California Governor Arnold Schwarzenegger vetoed the legislation at the end of September, saying he didn't want to put something on the state's books that might contradict the forthcoming national standards. He also expressed concern that the law would apply to an overbroad set of cards and that it imposed too many restrictions on state agencies, among other things. However, the bill could easily serve as a model for national IDs, since most of its provisions would apply to many different technologies that could be adopted.
Long Waits Ahead
Whichever technology is chosen, however the data gets verified, and no matter which methods are used to safeguard it, two things are sure: You and I will have to wait longer to get our driver's license, and it will cost us more--whether in federal or state taxes or in fees paid directly to the DMV.

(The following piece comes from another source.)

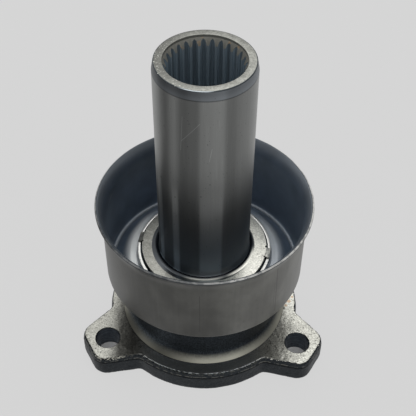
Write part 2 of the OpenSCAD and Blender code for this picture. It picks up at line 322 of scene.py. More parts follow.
def barrelTurning(look):
    b = barrel
    coneLength = (b['mouthRadius'] - spline['tipRadius']) / math.tan(math.radians(b['coneAngle']))
    coneTop = b['mouth'] - b['mouthDepth']
    reliefStep = b['boreRadius'] - spline['tipRadius']
    outline = softened([
        (b['boreRadius'], b['spigotEnd'], b['edgeRounding']),
        (b['spigotRadius'], b['spigotEnd'], b['spigotRounding']),
        (b['spigotRadius'], b['foot'], 0), (b['seatRadius'], b['foot'], b['seatRounding']),
        (b['seatRadius'], b['groove'], 0), (b['shoulderRadius'], b['groove'], 0),
        (b['shoulderRadius'], b['shoulder'], b['edgeRounding']),
        (b['radius'], b['shoulder'], b['footFillet']),
        (b['radius'], b['leadIn'], b['leadInRounding']),
        (b['endRadius'], b['mouth'], b['endRounding']),
        (b['mouthRadius'], b['mouth'], b['mouthRounding']),
        (b['mouthRadius'], coneTop, b['coneRounding']),
        (spline['tipRadius'], coneTop - coneLength, 0),
        (spline['tipRadius'], spline['bottom'] - reliefStep, 0),
        (b['boreRadius'], spline['bottom'] - 2 * reliefStep, b['boreRounding'])])
    piece = latheTurned('barrelTurning', outline)
    joined(piece, splineCutter(), 'DIFFERENCE')
    for number in range(stake['count']):
        bearing = stake['firstAt'] + number * 360 / stake['count']
        joined(piece, stakeTab(bearing, 11 + number))
        for side in (-1, 1):
            joined(piece, stakeCrack(bearing, side, 31 + 2 * number + side), 'DIFFERENCE')
    finished(piece, look, 'barrel')


def onWall(place, normal):
    narrowest = barrel['endRadius'] - 0.1
    return (abs(place.xy.length - barrel['radius']) < barrel['radius'] - narrowest
            and not onShoulder(place, normal) and place.z < barrel['mouth'] - barrel['endRounding'])


def inSplines(place, normal):
    return (place.xy.length < barrel['mouthRadius'] - 0.05
            and place.z < barrel['mouth'] - barrel['mouthDepth'] - 0.2)


def onShoulder(place, normal):
    return place.z < barrel['shoulder'] + barrel['wallStart']


# Dust shield: drawn cup with a flared rim, a sloping floor, a flat seat and a collar

shield = {
    'rimRadius': 44.6,    # all in mm
    'rim': 74.7,
    'wallRadius': 42.05,
    'low': 36.5,
    'sheet': 1.2,
    'flareAngle': 40.0,    # degrees
    'floorSlope': 40.0,    # degrees
    'bottomBend': 1.8,
    'kneeBend': 4.0,
    'collarBend': 1.5,
    'collarTop': 46.5,
    'bendSteps': 9,
    'rimRounding': 0.3,
    'collarRounding': 0.12,
}


def rimEnd():
    flare = math.radians(shield['flareAngle'])
    half = shield['sheet'] / 2
    return Vector((shield['rimRadius'] - half * math.cos(flare),
                   shield['rim'] - half * math.sin(flare)))


# The two faces of a sheet that follows a middle line, as one closed outline
def sheetOutline(line, thickness):
    beside = {1: [], -1: []}
    for number, point in enumerate(line):
        ahead = line[min(number + 1, len(line) - 1)] - line[max(number - 1, 0)]
        across = Vector((-ahead.y, ahead.x)).normalized() * thickness / 2
        for side in beside:
            beside[side].append(point + across * side)
    return beside[1] + beside[-1][::-1]


# Middle line of the sheet: rim, flare, wall, slope, flat seat on the hub and collar
def shieldLine():
    s = shield
    half = s['sheet'] / 2
    flare, slope = math.radians(s['flareAngle']), math.radians(s['floorSlope'])
    wall = s['wallRadius'] - half
    flareRadius = (rimEnd().x - wall) / (1 - math.cos(flare))
    flareMiddle = Vector((wall + flareRadius, rimEnd().y - flareRadius * math.sin(flare)))
    turns = [flare * (1 - k / s['bendSteps']) for k in range(s['bendSteps'] + 1)]
    points = [(flareMiddle.x - flareRadius * math.cos(a), flareMiddle.y + flareRadius * math.sin(a), 0)
              for a in turns]
    bendMiddle = Vector((wall - s['bottomBend'], s['low'] + half + s['bottomBend']))
    seat, collar = barrel['foot'] + half, barrel['seatRadius'] + half
    underBend = bendMiddle.y - s['bottomBend'] / math.cos(slope)
    points += [(wall, underBend - s['bottomBend'] * math.tan(slope), s['bottomBend']),
               (bendMiddle.x - (seat - underBend) / math.tan(slope), seat, s['kneeBend']),
               (collar, seat, s['collarBend']), (collar, s['collarTop'], 0)]
    return softened(points, steps=s['bendSteps'], closed=False)


def sheetOutside(place, normal):
    turnedAway = 0.3
    return normal.z < -turnedAway or (place.xy.length > shield['wallRadius'] - shield['sheet']
                                      and normal.xy.dot(place.xy.normalized()) > turnedAway)


def sheetEdge(place, normal):
    across = Vector((place.xy.length, place.z))
    collarEnd = Vector((barrel['seatRadius'] + shield['sheet'] / 2, shield['collarTop']))
    half = shield['sheet'] / 2
    return (across - rimEnd()).length < half + 0.02 or (across - collarEnd).length < half - 0.01


def dustShieldPressing(look):
    outline = sheetOutline(shieldLine(), shield['sheet'])
    half = len(outline) // 2
    roundings = {0: shield['rimRounding'], 2 * half - 1: shield['rimRounding'],
                 half - 1: shield['collarRounding'], half: shield['collarRounding']}
    corners = [(p.x, p.y, roundings.get(number, 0)) for number, p in enumerate(outline)]
    piece = latheTurned('dustShieldPressing', softened(corners, steps=3))
    finished(piece, look, 'dust_shield', 40)


# Flange: rough forged plate with a turned hub, bored and drilled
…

The current plan dictated by the Real ID Act requires that states replace all IDs during a five year period starting in May 2008. As the report by the states points out, because new documentation and verification will be required, the process will be like obtaining a new license all over again--no Internet or mail-based renewals will be allowed. All those in-person visits will take time, as will all the double-checking that the motor vehicle bureaus have to do before they issue new licenses.
Regardless of whose estimates are more realistic, the new systems, new training, and new cards will increase costs, not just for the DMV but for any agency that has to read the cards. It's obvious that you and I will foot that bill, one way or another.